Among the entries below, extract exactly the lines that run from the one with "What FreeCAD Python script builds the parts of this object? This" through the one with "from FreeCAD import Vector", both ends included.

-=-=-

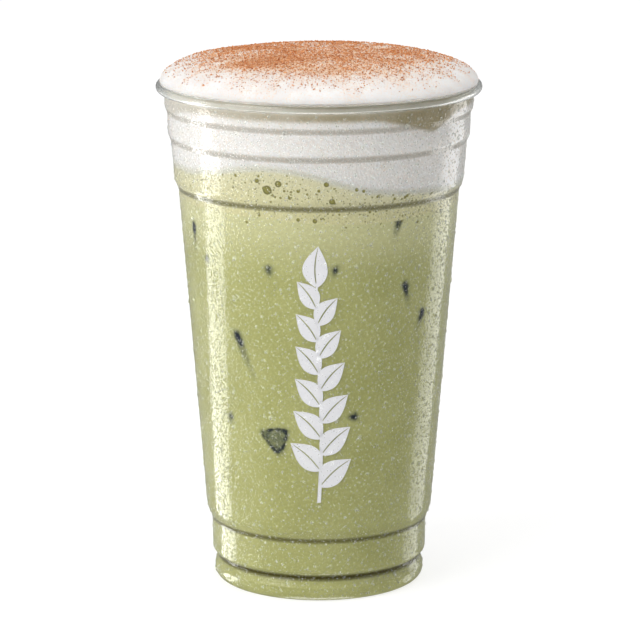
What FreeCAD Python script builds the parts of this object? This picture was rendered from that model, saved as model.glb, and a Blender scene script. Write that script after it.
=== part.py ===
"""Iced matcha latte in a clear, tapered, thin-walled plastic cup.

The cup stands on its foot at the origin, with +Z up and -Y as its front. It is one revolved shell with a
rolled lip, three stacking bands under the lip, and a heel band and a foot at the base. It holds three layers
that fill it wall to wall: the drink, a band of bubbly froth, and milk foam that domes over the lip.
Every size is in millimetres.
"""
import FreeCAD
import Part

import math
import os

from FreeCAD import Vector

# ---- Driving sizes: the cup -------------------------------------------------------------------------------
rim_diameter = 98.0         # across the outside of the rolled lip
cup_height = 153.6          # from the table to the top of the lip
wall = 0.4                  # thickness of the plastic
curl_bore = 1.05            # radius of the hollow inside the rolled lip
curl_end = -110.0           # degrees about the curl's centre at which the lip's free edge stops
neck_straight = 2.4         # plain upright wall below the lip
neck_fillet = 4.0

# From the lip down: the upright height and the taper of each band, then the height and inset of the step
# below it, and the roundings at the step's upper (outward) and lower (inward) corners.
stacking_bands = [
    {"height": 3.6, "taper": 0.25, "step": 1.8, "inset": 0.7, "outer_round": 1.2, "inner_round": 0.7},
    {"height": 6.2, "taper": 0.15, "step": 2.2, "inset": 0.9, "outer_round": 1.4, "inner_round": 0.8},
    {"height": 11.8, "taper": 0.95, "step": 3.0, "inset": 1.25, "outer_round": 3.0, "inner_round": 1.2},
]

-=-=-

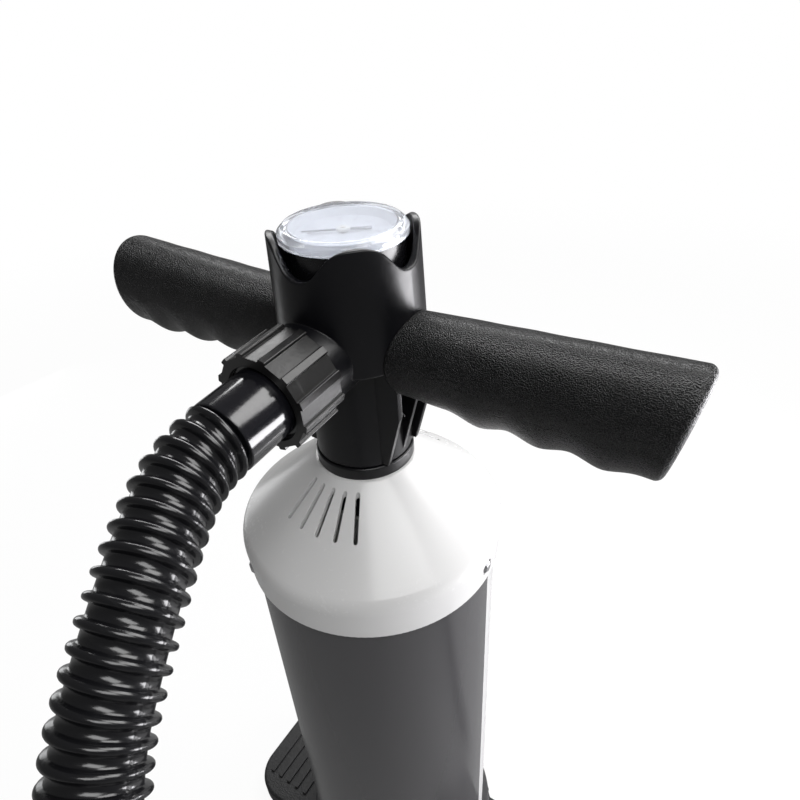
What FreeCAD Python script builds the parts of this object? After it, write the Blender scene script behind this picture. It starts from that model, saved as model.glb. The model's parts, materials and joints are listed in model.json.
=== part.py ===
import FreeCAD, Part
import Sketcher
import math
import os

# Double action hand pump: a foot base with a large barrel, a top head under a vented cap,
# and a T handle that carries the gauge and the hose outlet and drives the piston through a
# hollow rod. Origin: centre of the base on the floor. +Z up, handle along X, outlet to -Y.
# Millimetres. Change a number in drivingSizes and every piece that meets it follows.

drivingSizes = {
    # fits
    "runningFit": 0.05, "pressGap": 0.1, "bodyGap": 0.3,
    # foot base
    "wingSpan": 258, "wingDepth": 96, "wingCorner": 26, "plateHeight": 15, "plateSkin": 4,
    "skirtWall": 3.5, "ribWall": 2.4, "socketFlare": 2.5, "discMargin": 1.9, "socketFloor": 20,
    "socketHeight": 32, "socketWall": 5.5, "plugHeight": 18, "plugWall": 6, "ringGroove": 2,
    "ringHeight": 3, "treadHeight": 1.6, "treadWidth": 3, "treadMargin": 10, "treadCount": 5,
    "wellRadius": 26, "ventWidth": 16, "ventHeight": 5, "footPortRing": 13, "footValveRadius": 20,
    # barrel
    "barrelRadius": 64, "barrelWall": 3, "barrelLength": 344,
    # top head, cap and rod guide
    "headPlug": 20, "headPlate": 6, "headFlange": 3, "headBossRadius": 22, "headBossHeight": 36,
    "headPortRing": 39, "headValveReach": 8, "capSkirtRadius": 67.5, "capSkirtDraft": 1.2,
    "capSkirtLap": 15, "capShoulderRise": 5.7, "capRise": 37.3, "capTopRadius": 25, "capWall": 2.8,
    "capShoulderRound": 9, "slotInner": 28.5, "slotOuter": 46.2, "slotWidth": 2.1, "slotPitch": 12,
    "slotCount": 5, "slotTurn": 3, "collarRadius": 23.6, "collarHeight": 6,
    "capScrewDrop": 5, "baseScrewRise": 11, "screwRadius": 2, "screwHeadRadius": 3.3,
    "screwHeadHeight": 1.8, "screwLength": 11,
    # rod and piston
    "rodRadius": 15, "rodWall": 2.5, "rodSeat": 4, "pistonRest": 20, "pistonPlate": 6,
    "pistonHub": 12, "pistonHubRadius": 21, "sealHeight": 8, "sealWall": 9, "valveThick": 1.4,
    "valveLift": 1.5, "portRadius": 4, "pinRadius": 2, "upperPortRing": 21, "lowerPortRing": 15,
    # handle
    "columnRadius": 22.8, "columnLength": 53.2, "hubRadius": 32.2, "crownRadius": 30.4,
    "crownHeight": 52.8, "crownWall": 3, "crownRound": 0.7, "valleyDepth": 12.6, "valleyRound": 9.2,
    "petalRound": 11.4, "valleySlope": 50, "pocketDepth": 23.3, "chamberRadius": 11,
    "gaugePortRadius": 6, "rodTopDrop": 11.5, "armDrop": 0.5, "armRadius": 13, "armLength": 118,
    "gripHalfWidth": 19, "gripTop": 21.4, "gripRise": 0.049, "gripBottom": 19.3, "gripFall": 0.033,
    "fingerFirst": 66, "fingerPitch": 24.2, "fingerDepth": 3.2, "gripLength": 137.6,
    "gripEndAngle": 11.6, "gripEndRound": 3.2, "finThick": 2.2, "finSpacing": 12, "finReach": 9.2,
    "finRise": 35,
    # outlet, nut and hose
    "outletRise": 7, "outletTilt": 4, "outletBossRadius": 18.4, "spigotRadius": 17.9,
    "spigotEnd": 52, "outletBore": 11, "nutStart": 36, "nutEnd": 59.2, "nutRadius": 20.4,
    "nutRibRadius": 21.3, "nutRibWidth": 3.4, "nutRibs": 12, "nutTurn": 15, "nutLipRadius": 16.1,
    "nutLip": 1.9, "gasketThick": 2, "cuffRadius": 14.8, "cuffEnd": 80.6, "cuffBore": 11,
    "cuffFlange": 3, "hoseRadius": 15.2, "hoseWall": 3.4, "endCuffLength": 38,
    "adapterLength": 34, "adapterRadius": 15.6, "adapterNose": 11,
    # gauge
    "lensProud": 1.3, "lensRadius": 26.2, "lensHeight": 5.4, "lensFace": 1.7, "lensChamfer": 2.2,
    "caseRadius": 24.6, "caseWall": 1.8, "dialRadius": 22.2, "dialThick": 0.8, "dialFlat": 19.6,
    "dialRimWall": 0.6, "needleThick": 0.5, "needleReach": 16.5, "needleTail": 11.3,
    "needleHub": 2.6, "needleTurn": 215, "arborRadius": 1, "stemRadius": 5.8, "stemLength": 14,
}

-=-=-

#### CORRECT ANSWER
What FreeCAD Python script builds the parts of this object? This picture was rendered from that model, saved as model.glb, and a Blender scene script. Write that script after it.
=== part.py ===
"""Iced matcha latte in a clear, tapered, thin-walled plastic cup.

The cup stands on its foot at the origin, with +Z up and -Y as its front. It is one revolved shell with a
rolled lip, three stacking bands under the lip, and a heel band and a foot at the base. It holds three layers
that fill it wall to wall: the drink, a band of bubbly froth, and milk foam that domes over the lip.
Every size is in millimetres.
"""
import FreeCAD
import Part

import math
import os

from FreeCAD import Vector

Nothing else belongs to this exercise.